Alternative would limit insurer liability to the firms they cover

The Law Society has invited industry response to an alternative structure that could replace the assigned risk pool (ARP).

The Society's alternative, which will be debated by the Law Society Council later this month, would mean legal firms unable to find solicitors' indemnity insurance on the open market would have three to six months to find alternative cover, merge with another firm or cease practicing.

Under these proposals, the current insurer would provide the mandatory six years run off cover in place of the ARP.

Law Society chief executive Desmond Hudson said the alternative could provide protection for firms and their clients and could help cut ARP costs.

Hudson said: ""In recent years, the cost and poor regulation of the ARP has been a factor in insurers’ decisions to exit the market or reduce market share and also operates as a deterrent to new insurers looking to enter the solicitors’ PII market.

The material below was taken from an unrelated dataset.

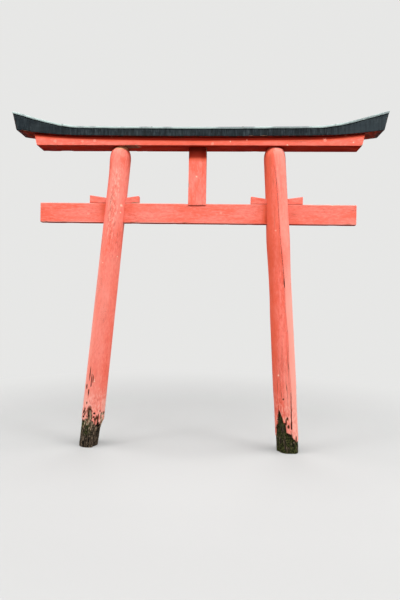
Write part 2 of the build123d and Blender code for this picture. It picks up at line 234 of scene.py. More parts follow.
def smooth_line(places, at):
    """A smooth curve through points given from low to high, read at `at`."""
    places = np.array(places)
    slopes = np.gradient(places[:, 1], places[:, 0])
    at = np.clip(at, places[0, 0], places[-1, 0])
    index = np.clip(np.searchsorted(places[:, 0], at) - 1, 0, len(places) - 2)
    start, end = places[index], places[index + 1]
    span = end[..., 0] - start[..., 0]
    t = (at - start[..., 0]) / span
    rest = 1 - t
    leaving = rest**2 * ((1 + 2 * t) * start[..., 1] + t * span * slopes[index])
    arriving = t**2 * ((1 + 2 * rest) * end[..., 1] - rest * span * slopes[index + 1])
    return leaving + arriving


def bezier(controls, shares):
    """Points at some shares of the way along a curve with four controls."""
    controls = np.array(controls)
    t = shares[:, None]
    return (
        (1 - t) ** 3 * controls[0] + 3 * (1 - t) ** 2 * t * controls[1]
        + 3 * (1 - t) * t**2 * controls[2] + t**3 * controls[3]
    )


# Materials

class Shader:
    """The nodes of a material or a world, built with short calls."""

    def __init__(self, owner):
        owner.use_nodes = True
        self.owner = owner
        self.tree = owner.node_tree
        self.tree.nodes.clear()

    def put(self, value, socket):
        if isinstance(value, bpy.types.NodeSocket):
            self.tree.links.new(value, socket)
        else:
            socket.default_value = value

    def node(self, kind, inputs, **settings):
        made = self.tree.nodes.new("ShaderNode" + kind)
        for key, value in settings.items():
            setattr(made, key, value)
        for key, value in inputs.items():
            self.put(value, made.inputs[key])
        return made

    def mark(self, name, output="Fac"):
        return self.node("Attribute", {}, attribute_name=name).outputs[output]

    def place(self):
        return self.node("TexCoord", {}).outputs["Object"]

    def math(self, operation, first, second=0.0):
        return self.node("Math", {0: first, 1: second}, operation=operation).outputs[0]

    def vector(self, operation, first, second, output="Value"):
        return self.node("VectorMath", {0: first, 1: second}, operation=operation).outputs[output]

    def times(self, first, second):
        return self.math("MULTIPLY", first, second)

    def plus(self, first, second):
        return self.math("ADD", first, second)

    def most(self, first, second):
        return self.math("MAXIMUM", first, second)

    def total(self, *parts):
        """The sum of some values, each times its weight."""
        found = self.times(*parts[0])
        for value, weight in parts[1:]:
            found = self.plus(found, self.times(value, weight))
        return found

    def noise(self, vector, stretch, scale, detail=3.0, distortion=0.0):
        stretched = self.vector("MULTIPLY", vector, stretch, "Vector")
        inputs = {"Vector": stretched, "Scale": scale, "Detail": detail, "Distortion": distortion}
        return self.node("TexNoise", inputs).outputs[0]

    def grained(self, stretch, scale, detail=3.0, distortion=0.0):
        """Noise drawn out along the timber's grain."""
        return self.noise(self.mark("grain", "Vector"), (1, 1, stretch), scale, detail, distortion)

    def fit(self, value, low, high, new_low=0.0, new_high=1.0):
        """Maps low..high to new_low..new_high with a smooth step."""
        inputs = {0: value, 1: low, 2: high, 3: new_low, 4: new_high}
        return self.node("MapRange", inputs, interpolation_type="SMOOTHSTEP").outputs[0]

    def above(self, value, low, high, most=1.0):
        return self.fit(value, low, high, 0.0, most)

    def below(self, value, low, high, most=1.0):
        return self.fit(value, low, high, most, 0.0)

    def mix(self, share, first, second):
        made = self.node("Mix", {0: share}, data_type="RGBA")
        for index, value in ((6, first), (7, second)):
            self.put((*value, 1) if isinstance(value, tuple) else value, made.inputs[index])
        return made.outputs[2]

    def over(self, colour, *layers):
        """Lays colours over a colour in turn, each with its share."""
        for share, layer in layers:
            colour = self.mix(share, colour, layer)
        return colour

    def line(self, value, centre, width):
        """1 where value is at centre, fading to 0 at width from it."""
        off = self.math("ABSOLUTE", self.math("SUBTRACT", value, centre))
        return self.below(off, 0.0, width)

    def facing(self, axis, low, high):
        """1 where the surface faces along the axis more than high, 0 where less than low."""
        normal = self.node("NewGeometry", {}).outputs["Normal"]
        return self.fit(self.vector("DOT_PRODUCT", normal, axis), low, high)

    def spots(self, places):
        """Small ragged spots at given places, each with its own radius."""
        place = self.place()
        ragged = self.fit(self.noise(place, (1, 1, 1), 110.0), 0.2, 0.8, 0.55, 1.6)
        found = 0.0
        for *spot, size in places:
            away = self.times(self.vector("DISTANCE", place, spot), ragged)
            found = self.most(found, self.below(away, size * 0.7, size * 1.15))
        return found

    def finish(self, colour, roughness, height, depth, specular):
        bump = self.node("Bump", {"Height": height, "Distance": depth, "Strength": 1.0})
        inputs = {
            "Base Color": colour, "Roughness": roughness, "Normal": bump.outputs[0],
            "Specular IOR Level": specular,
        }
        surface = self.node("BsdfPrincipled", inputs)
        output = self.node("OutputMaterial", {"Surface": surface.outputs[0]})
        output.is_active_output = True
        return self.owner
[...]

"Under this possible approach insurers will only be liable for the risks of firms they actually cover; removing liability for pooled risks that they did not insure in the first place. This gives insurers an incentive to write risks in contrast to the current situation where ARP uncertainty exposes insurers to risks of others and provides a perverse incentive for insurers to limit market share.

"We are seeking views in advance of Council's consideration of our formal response to the SRA’s current consultation which, if adopted, would also include the SRA amending the terms of its qualifying insurers' agreement so that insurers are required to inform practices six months before expiry whether or not they will offer them PII renewal.

"Under this possible approach if a firm fails to find cover on the open market before their policy expires they would be covered by their existing insurer for an additional three-month period, at a rate based on the existing premium.

“In addition, our proposal would require insurers to respond to proposals within a specified time and where they issued quotes to make them available for a reasonable period, say 21 days.”